Many grief counselors describe the process not as getting over the loss but as growing around it. The loss stays the same size, but your life expands around it so that it takes up a smaller proportion of your daily experience. Your parent will always be part of your story. Grief is simply the process of learning to carry that story forward.

How to Support a Sibling After a Parent Dies

When a parent dies, siblings often grieve very differently. One sibling may be focused on logistics while another is overwhelmed by emotion. One may want to talk about the parent constantly while another prefers silence. These differences can create tension at an already difficult time, especially when combined with the stress of managing the estate or making funeral decisions.

The best way to support a sibling is to respect their process without trying to change it. Avoid comparing grief styles or suggesting that one way of coping is better than another. Check in regularly, even if your sibling says they are fine. Offer specific help rather than vague offers, such as handling a particular phone call or taking care of a specific logistical task.

If old family dynamics resurface during this time, as they often do, try to address them with patience rather than frustration. Losing a parent can bring unresolved issues to the surface, but it can also be an opportunity to strengthen the bond with your siblings if you approach it with empathy and honesty.

Frequently Asked Questions

How long does grief last after losing a parent?

There is no fixed timeline for grieving a parent. Acute grief, the period of intense sadness and disruption, typically lasts several months to a year, but grief itself can resurface for years or even decades. Holidays, birthdays, and milestones often trigger renewed waves of loss. Most people find that grief does not disappear entirely but instead becomes more manageable over time as they learn to carry it alongside daily life.

Is it normal to feel guilty after a parent dies?

Yes, guilt is one of the most common emotions after losing a parent. You may feel guilty about things you said or did not say, visits you missed, or the belief that you could have done more.
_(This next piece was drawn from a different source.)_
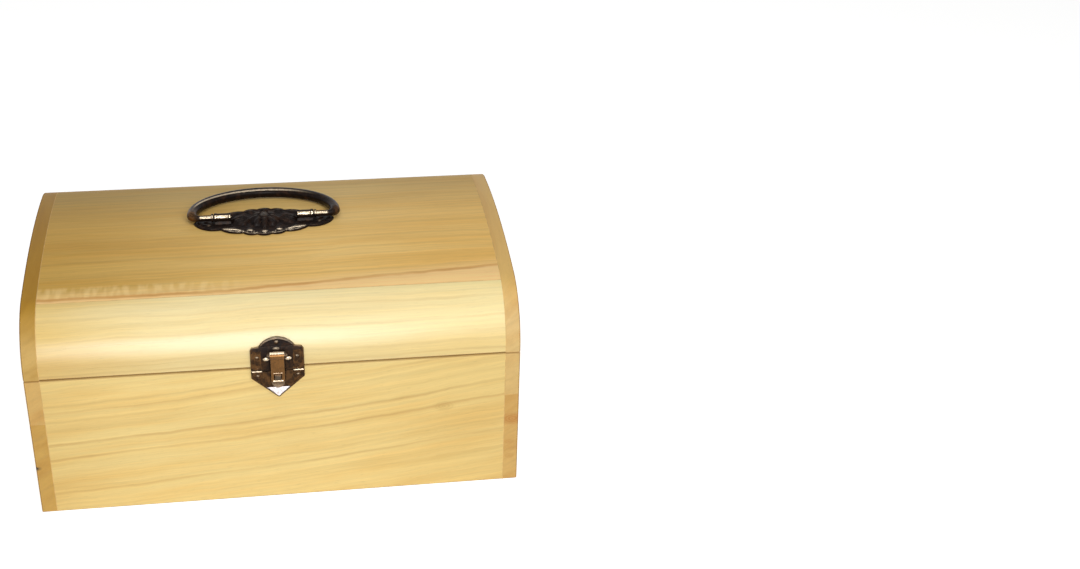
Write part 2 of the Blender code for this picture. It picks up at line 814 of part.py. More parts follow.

Some people feel guilty for feeling relief, especially if their parent suffered a long illness. These feelings are normal and do not mean you failed your parent. Talking to a counselor or trusted friend can help you work through guilt in a healthy way.

What are the first things to do after a parent dies?

In the first 24 to 48 hours, the most important steps are to contact a funeral home, notify close family members, and locate any existing funeral or burial plans. You will also need to obtain multiple copies of the death certificate, which is typically handled through the funeral home. If your parent had a will, locate it as soon as possible. Beyond logistics, give yourself permission to grieve and lean on others for support during this time.

How do you cope with losing a parent?

Coping with the loss of a parent involves allowing yourself to feel the full range of emotions without judgment, maintaining routines where possible, staying connected with supportive people, and seeking professional help if grief becomes overwhelming. Journaling, physical activity, and creative expression can also provide outlets. There is no right or wrong way to grieve, and the process is different for everyone.